The following settings must be present in db.properties, but you are not required to change the default values unless you wish to do so for tuning purposes:

  • db.cloud.secondsBeforeRetrySource: The number of seconds the MySQL connector should wait before trying again to connect to the source after the source went down. Default is 1 hour. The retry might happen sooner if db.cloud.queriesBeforeRetrySource is reached first.

    Example: db.cloud.secondsBeforeRetrySource=3600

  • db.cloud.queriesBeforeRetrySource: The minimum number of queries to be sent to the database before trying again to connect to the source after the source went down. Default is 5000. The retry might happen sooner if db.cloud.secondsBeforeRetrySource is reached first.

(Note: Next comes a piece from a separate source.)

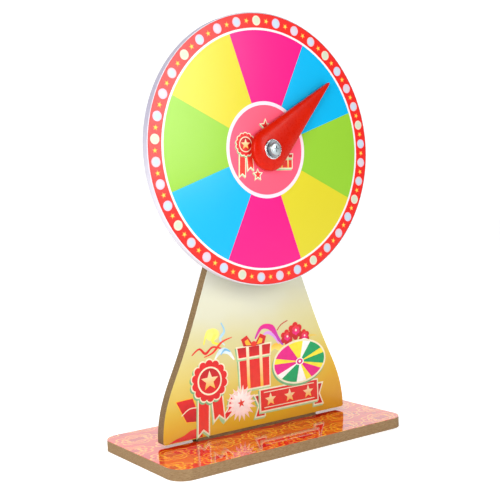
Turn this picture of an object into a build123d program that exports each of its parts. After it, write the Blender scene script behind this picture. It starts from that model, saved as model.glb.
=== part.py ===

    Example: db.cloud.queriesBeforeRetrySource=5000

  • db.cloud.initialTimeout: Initial time the MySQL connector should wait before trying again to connect to the source. Default is 3600.

    Example: db.cloud.initialTimeout=3600

Limitations on Database High Availability

The following limitations exist in the current implementation of this feature.

  • Replica hosts can not be monitored through CloudStack. You will need to have a separate means of monitoring.
  • Events from the database side are not integrated with the CloudStack Management Server events system.
  • You must periodically perform manual clean-up of bin log files generated by replication on database nodes. If you do not clean up the log files, the disk can become full.